Instead of using nil, we need to grab the existing connections for the source node, which gives us:

(assoc (get the-graph source-key) target-key value)

If the source node does not exist, or exists and has no connections, that expression will give us nil, so our existing tests will still pass. For readability, I will change it to use threading:

(-> (get the-graph source-key)
    (assoc target-key value))

Putting this back into our function gives us this:

(defn add-edge
  "Add an edge to the graph"
  [the-graph source-key target-key value]
  (assoc
    (add-node the-graph target-key)
    source-key
    (-> (get the-graph source-key)
        (assoc target-key value))))

And, running our tests, we successfully pass them all:

$ lein test

lein test kiwiland.core-test

lein test kiwiland.graph-test

Ran 11 tests containing 11 assertions.
0 failures, 0 errors.

String Representation for Edges

If you recall the original problem statement, edges were represented using a notation like AB5, so I want another function which will add an edge in this format. It still needs to handle all the scenarios from (add-edge ...), so I’ll just replicate those tests using this new notation. If I call my function (add-edge-from-string ...), the tests will look like this:

(deftest add-an-edge-string-to-empty
  (testing "Adding an edge to an empty graph"
    (is (= (add-edge-from-string nil "AB1")
           {:a {:b 1} :b nil}))))

(deftest add-edge-string-from-existing-source
  (testing "Adding an edge from an existing source node"
    (is (= (add-edge-from-string {:a {:c 1} :c nil} "ab1")
           {:a {:b 1 :c 1} :b nil :c nil}))))

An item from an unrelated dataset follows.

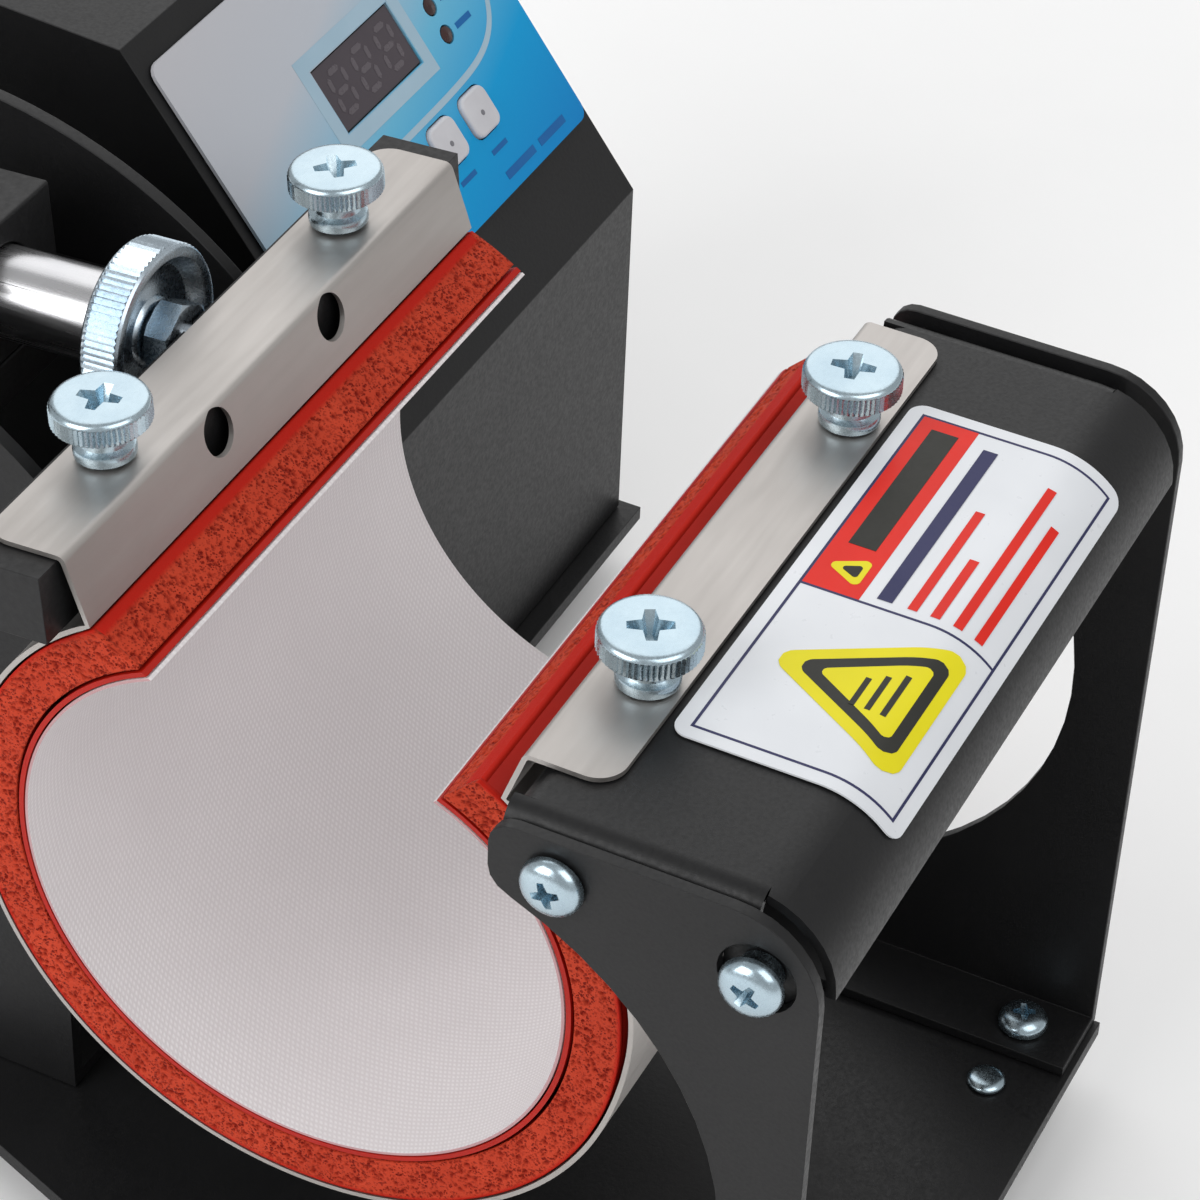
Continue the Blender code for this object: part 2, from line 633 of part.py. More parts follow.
def make_lever(jaw):
    """Lever, links and their pins, in the jaw axis's frame, where the link lies along the axis."""
    black = ((0.03, 0.03, 0.03), 0.5)
    steel = ((0.68, 0.68, 0.68), 0.3, 1.0)
    rubber = ((0.03, 0.03, 0.03), 0.85)
    knee_a = ROD_PIN_A + LINK
    lean = crank_rest()
    pivot_a = knee_a - CRANK * math.sin(lean)
    pivot_h = -CRANK * math.cos(lean)
    pivot = anchor("lever_pivot", 0, pivot_a, pivot_h, -math.degrees(lean), jaw)
    half = LEVER_WIDTH / 2
    thick = TONGUE / 2
    bar = arc(0, 0, half + 2, 180, 360, 12) + [(half, 16.0), (half, LEVER_LENGTH)]
    bar += [(-half, LEVER_LENGTH), (-half, 16.0)]
    lever = extruded("lever_arm", bar, "X", -thick, thick, black, pivot)
    bored(lever, "X", (0, 0), PIVOT_R + RUNNING, -8, 8)
    bored(lever, "X", (0, CRANK), PIN_R + RUNNING, -8, 8)
    grip_start = LEVER_LENGTH - GRIP_LENGTH
    grip = [(GRIP_R - 2.5, grip_start), (GRIP_R, grip_start + 4), (GRIP_R - 1.5, grip_start + 45)]
    grip += [(GRIP_R + 0.5, LEVER_LENGTH - 8), (GRIP_R - 3, LEVER_LENGTH + 5), (0, LEVER_LENGTH + 6)]
    grip = [(0, grip_start)] + grip
    handle = turned("lever_grip", grip, "Z", (0, 0), rubber, pivot, 28)
    hole = rectangle(-thick - GAP, -half - GAP, thick + GAP, half + GAP)
    cut(handle, hole, "Z", grip_start - 2, LEVER_LENGTH + GAP)
    pin_x = PLATE_FACE + PLATE_THICK + 2.0
    pin = [(0, -pin_x - 3), (7.5, -pin_x - 3), (7.5, -pin_x), (PIVOT_R, -pin_x)]
    pin += [(PIVOT_R, pin_x), (7.5, pin_x), (7.5, pin_x + 3), (0, pin_x + 3)]
    turned("lever_pivot_pin", pin, "X", (pivot_a, pivot_h), steel, jaw, 24)
    for name, side in (("pivot_spacer_near", -1), ("pivot_spacer_far", 1)):
        ends = sorted((side * (thick + RUNNING), side * (PLATE_FACE - GAP)))
        sleeve = turned(name, [(8.0, ends[0]), (8.0, ends[1])], "X", (pivot_a, pivot_h), steel, jaw, 24)
        bored(sleeve, "X", (pivot_a, pivot_h), PIVOT_R + RUNNING, ends[0] - 1, ends[1] + 1)
    link_outline = arc(ROD_PIN_A, 0, 8.5, 90, 270, 8) + arc(knee_a, 0, 8.5, 270, 450, 8)
    inner = thick + 0.5
    knee = (0, knee_a, 0)
    for name, side in (("link_near", -1), ("link_far", 1)):
        ends = sorted((side * inner, side * (inner + LINK_THICK)))
        link = extruded(name, link_outline, "X", *ends, steel, jaw, knee)
        bored(link, "X", (ROD_PIN_A, 0), PIN_R + RUNNING, ends[0] - 1, ends[1] + 1)
        bored(link, "X", (knee_a, 0), PIN_R + RUNNING, ends[0] - 1, ends[1] + 1)
    reach = inner + LINK_THICK + GAP
    for name, a in (("rod_pin", ROD_PIN_A), ("knee_pin", knee_a)):
        profile = [(0, -reach - 1.8), (5.6, -reach - 1.8), (5.6, -reach), (PIN_R, -reach)]
        profile += [(PIN_R, reach), (5.6, reach), (5.6, reach + 1.8), (0, reach + 1.8)]
        turned(name, profile, "X", (a, 0), steel, jaw, 20, knee)
    return pivot_a, pivot_h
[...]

(deftest add-edge-string-to-existing-target
  (testing "Adding an edge to an existing target node"
    (is (= (add-edge-from-string {:b {:c 1} :c nil} "ab1")
           {:a {:b 1} :b {:c 1} :c nil}))))

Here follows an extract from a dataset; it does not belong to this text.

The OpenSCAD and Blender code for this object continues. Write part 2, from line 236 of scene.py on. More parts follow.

(deftest add-edge-string-between-existing-nodes
  (testing "Adding an edge between two existing nodes"
    (is (= (add-edge-from-string {:a {:c 1} :b {:c 1} :c nil} "ab1")
           {:a {:b 1 :c 1} :b {:c 1} :c nil}))))

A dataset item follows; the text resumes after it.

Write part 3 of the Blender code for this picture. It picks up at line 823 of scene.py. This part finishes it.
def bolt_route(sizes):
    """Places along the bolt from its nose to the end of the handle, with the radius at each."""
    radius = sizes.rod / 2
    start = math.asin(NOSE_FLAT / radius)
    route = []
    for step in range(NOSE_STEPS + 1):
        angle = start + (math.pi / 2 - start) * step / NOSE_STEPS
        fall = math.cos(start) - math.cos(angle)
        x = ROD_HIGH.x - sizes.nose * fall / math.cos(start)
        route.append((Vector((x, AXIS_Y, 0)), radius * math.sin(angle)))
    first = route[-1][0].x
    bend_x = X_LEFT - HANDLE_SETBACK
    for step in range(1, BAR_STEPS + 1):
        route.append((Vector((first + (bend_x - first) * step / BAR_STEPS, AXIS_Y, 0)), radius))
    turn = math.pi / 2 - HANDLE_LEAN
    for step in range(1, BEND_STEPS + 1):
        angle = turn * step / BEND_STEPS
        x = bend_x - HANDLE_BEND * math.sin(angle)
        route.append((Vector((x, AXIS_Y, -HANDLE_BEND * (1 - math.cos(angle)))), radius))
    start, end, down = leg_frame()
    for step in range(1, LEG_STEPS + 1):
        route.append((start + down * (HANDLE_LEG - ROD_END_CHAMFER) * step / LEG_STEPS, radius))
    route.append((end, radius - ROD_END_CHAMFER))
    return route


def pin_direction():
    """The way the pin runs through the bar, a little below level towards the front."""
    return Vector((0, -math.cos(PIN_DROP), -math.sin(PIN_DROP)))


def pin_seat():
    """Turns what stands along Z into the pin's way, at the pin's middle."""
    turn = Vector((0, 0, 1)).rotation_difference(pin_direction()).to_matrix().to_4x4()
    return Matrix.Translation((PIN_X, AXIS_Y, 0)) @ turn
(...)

(deftest add-disjoint-edge-string-into-existing
  (testing "Adding two new nodes and an edge into an existing graph"
    (is (= (add-edge-from-string {:a {:b 1} :b nil} "cd4")
           {:a {:b 1} :b nil :c {:d 4} :d nil}))))

(deftest update-existing-edge-string
  (testing "Updating an edge which already exists"
    (is (= (add-edge-from-string {:a {:b 1} :b {:c 1} :c nil} "ab2")
           {:a {:b 2} :b {:c 1} :c nil}))))

I’ll also add in a couple of extra tests, where the format is not correct. In this case, I expect the edge to be ignored:

(deftest add-incorrect-edge-string
  (testing "Adding an edge from an incorrectly formed string"
    (is (= (add-edge-from-string {:a {:c 1} :c nil} "1ab")
           {:a {:c 1} :c nil}))))

(deftest add-edge-string-with-extra-digit
  (testing "Adding an edge with an extra digit"
    (is (= (add-edge-from-string {:a {:c 1} :c nil} "ab11")
           {:a {:c 1} :c nil}))))

The function to do this is pretty simple, just chop up the string into its parts, parse the integer from the third character, and call (add-edge ...) like before:

(defn add-edge-from-string
  "Add an edge to the graph, provided as string of format AB5"
  [the-graph edge-def]
  (let [character (str/split edge-def #"")
        source-name (first character)
        target-name (second character)
        distance (Integer/parseInt (last character))]
    (add-edge the-graph (keyword source-name) (keyword target-name) distance)))

If I run my tests, I get two failures:

$ lein test

lein test kiwiland.core-test

lein test kiwiland.graph-test

lein test :only kiwiland.graph-test/add-edge-string-with-extra-digit

FAIL in (add-edge-string-with-extra-digit) (graph_test.clj:87)
Adding an edge with an extra digit
expected: (= (add-edge-from-string {:a {:c 1}, :c nil} "ab11") {:a {:c 1}, :c nil})
  actual: (not (= {:a {:c 1, :b 1}, :c nil, :b nil} {:a {:c 1}, :c nil}))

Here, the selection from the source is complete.